YOUR OBJECTIVE: Copy all records verbatim.

==== SUPPLIED DATA

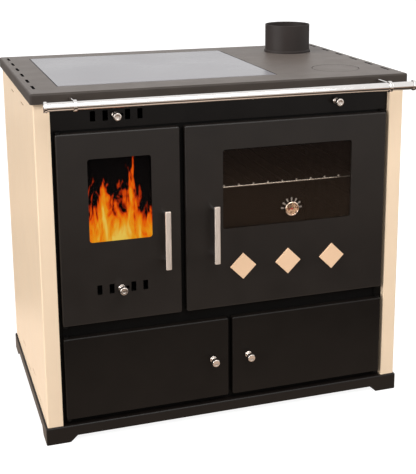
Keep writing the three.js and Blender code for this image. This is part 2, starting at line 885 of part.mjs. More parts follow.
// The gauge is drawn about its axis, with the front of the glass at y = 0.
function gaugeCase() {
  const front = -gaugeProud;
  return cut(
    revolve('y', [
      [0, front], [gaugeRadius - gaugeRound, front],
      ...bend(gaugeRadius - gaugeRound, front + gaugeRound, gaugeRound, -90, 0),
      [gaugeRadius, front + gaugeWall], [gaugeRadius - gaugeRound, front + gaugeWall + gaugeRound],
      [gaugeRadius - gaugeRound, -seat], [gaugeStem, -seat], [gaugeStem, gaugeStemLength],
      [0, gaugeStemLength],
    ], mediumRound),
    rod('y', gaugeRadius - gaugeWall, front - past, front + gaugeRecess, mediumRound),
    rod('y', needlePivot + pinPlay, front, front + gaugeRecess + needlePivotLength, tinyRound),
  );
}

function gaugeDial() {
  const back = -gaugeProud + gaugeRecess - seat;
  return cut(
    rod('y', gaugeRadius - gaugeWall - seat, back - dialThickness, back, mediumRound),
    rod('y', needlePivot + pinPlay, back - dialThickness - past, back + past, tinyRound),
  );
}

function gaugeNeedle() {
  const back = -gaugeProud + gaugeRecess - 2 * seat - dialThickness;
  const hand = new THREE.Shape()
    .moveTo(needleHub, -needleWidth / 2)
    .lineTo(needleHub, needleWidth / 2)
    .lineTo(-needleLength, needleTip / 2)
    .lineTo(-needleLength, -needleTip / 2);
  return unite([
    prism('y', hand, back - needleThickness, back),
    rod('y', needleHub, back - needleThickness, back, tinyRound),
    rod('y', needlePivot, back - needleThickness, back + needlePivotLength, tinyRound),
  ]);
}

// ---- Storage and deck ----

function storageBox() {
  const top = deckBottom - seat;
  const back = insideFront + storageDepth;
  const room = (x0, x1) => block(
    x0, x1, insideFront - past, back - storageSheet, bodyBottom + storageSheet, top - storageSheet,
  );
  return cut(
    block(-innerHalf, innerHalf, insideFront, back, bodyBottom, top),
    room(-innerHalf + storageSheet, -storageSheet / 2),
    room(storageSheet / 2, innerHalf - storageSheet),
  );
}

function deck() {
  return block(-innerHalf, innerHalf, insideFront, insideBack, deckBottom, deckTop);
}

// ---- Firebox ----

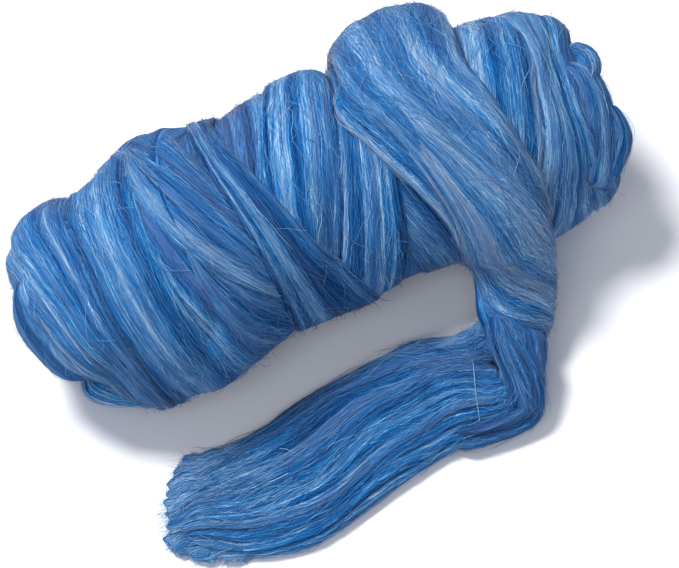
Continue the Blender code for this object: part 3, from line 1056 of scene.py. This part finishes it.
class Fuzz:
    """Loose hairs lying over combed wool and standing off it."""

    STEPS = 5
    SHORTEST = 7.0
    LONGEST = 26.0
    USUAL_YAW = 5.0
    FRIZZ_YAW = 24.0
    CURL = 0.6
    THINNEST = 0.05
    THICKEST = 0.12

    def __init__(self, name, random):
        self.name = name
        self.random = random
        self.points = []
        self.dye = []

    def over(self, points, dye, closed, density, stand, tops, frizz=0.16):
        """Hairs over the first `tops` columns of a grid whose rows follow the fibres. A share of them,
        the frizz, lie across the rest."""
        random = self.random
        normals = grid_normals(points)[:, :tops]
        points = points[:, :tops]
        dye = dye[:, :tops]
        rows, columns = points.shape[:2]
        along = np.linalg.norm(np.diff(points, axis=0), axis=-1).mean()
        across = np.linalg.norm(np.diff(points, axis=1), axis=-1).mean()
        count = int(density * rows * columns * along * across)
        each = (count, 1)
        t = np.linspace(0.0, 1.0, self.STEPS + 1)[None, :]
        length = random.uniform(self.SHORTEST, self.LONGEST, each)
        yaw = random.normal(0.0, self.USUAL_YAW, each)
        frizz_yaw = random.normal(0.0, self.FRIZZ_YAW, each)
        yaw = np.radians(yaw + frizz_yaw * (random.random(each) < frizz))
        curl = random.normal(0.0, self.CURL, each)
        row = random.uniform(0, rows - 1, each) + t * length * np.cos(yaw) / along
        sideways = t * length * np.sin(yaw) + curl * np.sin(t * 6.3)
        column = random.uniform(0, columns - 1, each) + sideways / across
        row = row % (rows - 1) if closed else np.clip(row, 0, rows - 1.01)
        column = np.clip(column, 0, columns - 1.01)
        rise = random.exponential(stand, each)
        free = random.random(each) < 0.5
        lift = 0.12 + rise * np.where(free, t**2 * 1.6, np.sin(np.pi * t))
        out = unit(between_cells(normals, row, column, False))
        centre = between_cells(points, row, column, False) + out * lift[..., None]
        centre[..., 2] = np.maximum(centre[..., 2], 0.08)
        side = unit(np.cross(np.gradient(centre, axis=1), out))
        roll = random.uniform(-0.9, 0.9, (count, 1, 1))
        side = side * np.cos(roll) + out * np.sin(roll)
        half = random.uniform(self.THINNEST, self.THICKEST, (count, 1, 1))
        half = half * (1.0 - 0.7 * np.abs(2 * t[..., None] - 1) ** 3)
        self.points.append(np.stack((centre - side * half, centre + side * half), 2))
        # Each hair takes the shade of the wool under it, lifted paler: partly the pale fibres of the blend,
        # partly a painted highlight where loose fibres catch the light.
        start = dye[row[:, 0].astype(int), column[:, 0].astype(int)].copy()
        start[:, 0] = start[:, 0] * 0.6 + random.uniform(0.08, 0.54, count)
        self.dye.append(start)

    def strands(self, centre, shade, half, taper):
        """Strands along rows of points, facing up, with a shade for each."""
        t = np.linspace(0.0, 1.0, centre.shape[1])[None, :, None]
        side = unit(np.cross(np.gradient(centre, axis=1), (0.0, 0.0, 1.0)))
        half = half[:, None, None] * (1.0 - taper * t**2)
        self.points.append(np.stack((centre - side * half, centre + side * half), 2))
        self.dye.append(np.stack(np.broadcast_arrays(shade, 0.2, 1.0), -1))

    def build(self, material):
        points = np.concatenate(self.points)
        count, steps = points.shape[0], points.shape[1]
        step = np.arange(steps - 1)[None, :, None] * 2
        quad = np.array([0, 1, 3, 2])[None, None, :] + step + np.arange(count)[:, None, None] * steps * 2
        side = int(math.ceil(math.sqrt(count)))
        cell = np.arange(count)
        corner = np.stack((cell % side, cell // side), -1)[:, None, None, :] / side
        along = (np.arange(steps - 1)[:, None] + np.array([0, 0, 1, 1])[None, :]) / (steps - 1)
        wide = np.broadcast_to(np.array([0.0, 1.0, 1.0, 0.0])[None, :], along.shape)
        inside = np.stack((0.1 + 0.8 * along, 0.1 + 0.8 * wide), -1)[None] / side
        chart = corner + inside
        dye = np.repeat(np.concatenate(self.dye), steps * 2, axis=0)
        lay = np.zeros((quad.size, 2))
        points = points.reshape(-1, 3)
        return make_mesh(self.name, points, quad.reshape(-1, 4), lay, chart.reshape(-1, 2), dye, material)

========

RIGHT ANSWER:
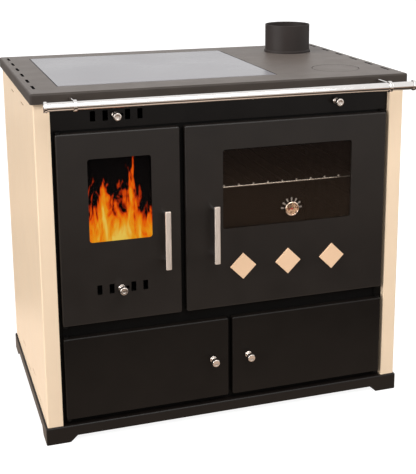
Keep writing the three.js and Blender code for this image. This is part 2, starting at line 885 of part.mjs. More parts follow.
// The gauge is drawn about its axis, with the front of the glass at y = 0.
function gaugeCase() {
  const front = -gaugeProud;
  return cut(
    revolve('y', [
      [0, front], [gaugeRadius - gaugeRound, front],
      ...bend(gaugeRadius - gaugeRound, front + gaugeRound, gaugeRound, -90, 0),
      [gaugeRadius, front + gaugeWall], [gaugeRadius - gaugeRound, front + gaugeWall + gaugeRound],
      [gaugeRadius - gaugeRound, -seat], [gaugeStem, -seat], [gaugeStem, gaugeStemLength],
      [0, gaugeStemLength],
    ], mediumRound),
    rod('y', gaugeRadius - gaugeWall, front - past, front + gaugeRecess, mediumRound),
    rod('y', needlePivot + pinPlay, front, front + gaugeRecess + needlePivotLength, tinyRound),
  );
}

function gaugeDial() {
  const back = -gaugeProud + gaugeRecess - seat;
  return cut(
    rod('y', gaugeRadius - gaugeWall - seat, back - dialThickness, back, mediumRound),
    rod('y', needlePivot + pinPlay, back - dialThickness - past, back + past, tinyRound),
  );
}

function gaugeNeedle() {
  const back = -gaugeProud + gaugeRecess - 2 * seat - dialThickness;
  const hand = new THREE.Shape()
    .moveTo(needleHub, -needleWidth / 2)
    .lineTo(needleHub, needleWidth / 2)
    .lineTo(-needleLength, needleTip / 2)
    .lineTo(-needleLength, -needleTip / 2);
  return unite([
    prism('y', hand, back - needleThickness, back),
    rod('y', needleHub, back - needleThickness, back, tinyRound),
    rod('y', needlePivot, back - needleThickness, back + needlePivotLength, tinyRound),
  ]);
}

// ---- Storage and deck ----

function storageBox() {
  const top = deckBottom - seat;
  const back = insideFront + storageDepth;
  const room = (x0, x1) => block(
    x0, x1, insideFront - past, back - storageSheet, bodyBottom + storageSheet, top - storageSheet,
  );
  return cut(
    block(-innerHalf, innerHalf, insideFront, back, bodyBottom, top),
    room(-innerHalf + storageSheet, -storageSheet / 2),
    room(storageSheet / 2, innerHalf - storageSheet),
  );
}

function deck() {
  return block(-innerHalf, innerHalf, insideFront, insideBack, deckBottom, deckTop);
}

// ---- Firebox ----

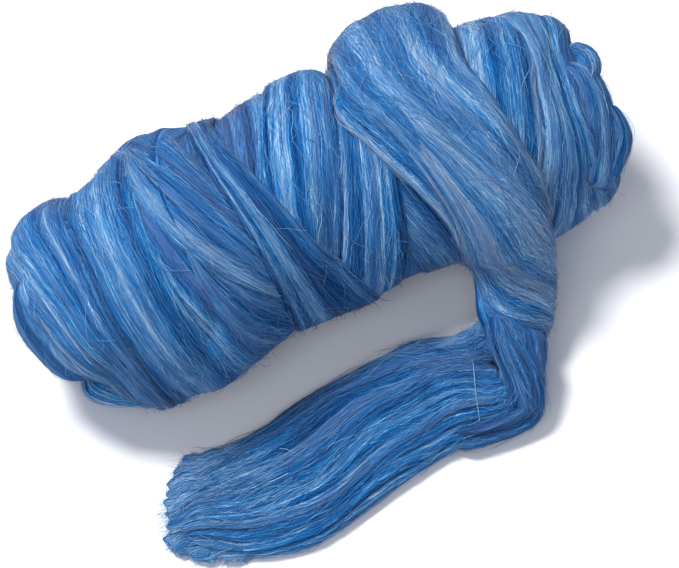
Continue the Blender code for this object: part 3, from line 1056 of scene.py. This part finishes it.
class Fuzz:
    """Loose hairs lying over combed wool and standing off it."""

    STEPS = 5
    SHORTEST = 7.0
    LONGEST = 26.0
    USUAL_YAW = 5.0
    FRIZZ_YAW = 24.0
    CURL = 0.6
    THINNEST = 0.05
    THICKEST = 0.12

    def __init__(self, name, random):
        self.name = name
        self.random = random
        self.points = []
        self.dye = []

    def over(self, points, dye, closed, density, stand, tops, frizz=0.16):
        """Hairs over the first `tops` columns of a grid whose rows follow the fibres. A share of them,
        the frizz, lie across the rest."""
        random = self.random
        normals = grid_normals(points)[:, :tops]
        points = points[:, :tops]
        dye = dye[:, :tops]
        rows, columns = points.shape[:2]
        along = np.linalg.norm(np.diff(points, axis=0), axis=-1).mean()
        across = np.linalg.norm(np.diff(points, axis=1), axis=-1).mean()
        count = int(density * rows * columns * along * across)
        each = (count, 1)
        t = np.linspace(0.0, 1.0, self.STEPS + 1)[None, :]
        length = random.uniform(self.SHORTEST, self.LONGEST, each)
        yaw = random.normal(0.0, self.USUAL_YAW, each)
        frizz_yaw = random.normal(0.0, self.FRIZZ_YAW, each)
        yaw = np.radians(yaw + frizz_yaw * (random.random(each) < frizz))
        curl = random.normal(0.0, self.CURL, each)
        row = random.uniform(0, rows - 1, each) + t * length * np.cos(yaw) / along
        sideways = t * length * np.sin(yaw) + curl * np.sin(t * 6.3)
        column = random.uniform(0, columns - 1, each) + sideways / across
        row = row % (rows - 1) if closed else np.clip(row, 0, rows - 1.01)
        column = np.clip(column, 0, columns - 1.01)
        rise = random.exponential(stand, each)
        free = random.random(each) < 0.5
        lift = 0.12 + rise * np.where(free, t**2 * 1.6, np.sin(np.pi * t))
        out = unit(between_cells(normals, row, column, False))
        centre = between_cells(points, row, column, False) + out * lift[..., None]
        centre[..., 2] = np.maximum(centre[..., 2], 0.08)
        side = unit(np.cross(np.gradient(centre, axis=1), out))
        roll = random.uniform(-0.9, 0.9, (count, 1, 1))
        side = side * np.cos(roll) + out * np.sin(roll)
        half = random.uniform(self.THINNEST, self.THICKEST, (count, 1, 1))
        half = half * (1.0 - 0.7 * np.abs(2 * t[..., None] - 1) ** 3)
        self.points.append(np.stack((centre - side * half, centre + side * half), 2))
        # Each hair takes the shade of the wool under it, lifted paler: partly the pale fibres of the blend,
        # partly a painted highlight where loose fibres catch the light.
        start = dye[row[:, 0].astype(int), column[:, 0].astype(int)].copy()
        start[:, 0] = start[:, 0] * 0.6 + random.uniform(0.08, 0.54, count)
        self.dye.append(start)

    def strands(self, centre, shade, half, taper):
        """Strands along rows of points, facing up, with a shade for each."""
        t = np.linspace(0.0, 1.0, centre.shape[1])[None, :, None]
        side = unit(np.cross(np.gradient(centre, axis=1), (0.0, 0.0, 1.0)))
        half = half[:, None, None] * (1.0 - taper * t**2)
        self.points.append(np.stack((centre - side * half, centre + side * half), 2))
        self.dye.append(np.stack(np.broadcast_arrays(shade, 0.2, 1.0), -1))

    def build(self, material):
        points = np.concatenate(self.points)
        count, steps = points.shape[0], points.shape[1]
        step = np.arange(steps - 1)[None, :, None] * 2
        quad = np.array([0, 1, 3, 2])[None, None, :] + step + np.arange(count)[:, None, None] * steps * 2
        side = int(math.ceil(math.sqrt(count)))
        cell = np.arange(count)
        corner = np.stack((cell % side, cell // side), -1)[:, None, None, :] / side
        along = (np.arange(steps - 1)[:, None] + np.array([0, 0, 1, 1])[None, :]) / (steps - 1)
        wide = np.broadcast_to(np.array([0.0, 1.0, 1.0, 0.0])[None, :], along.shape)
        inside = np.stack((0.1 + 0.8 * along, 0.1 + 0.8 * wide), -1)[None] / side
        chart = corner + inside
        dye = np.repeat(np.concatenate(self.dye), steps * 2, axis=0)
        lay = np.zeros((quad.size, 2))
        points = points.reshape(-1, 3)
        return make_mesh(self.name, points, quad.reshape(-1, 4), lay, chart.reshape(-1, 2), dye, material)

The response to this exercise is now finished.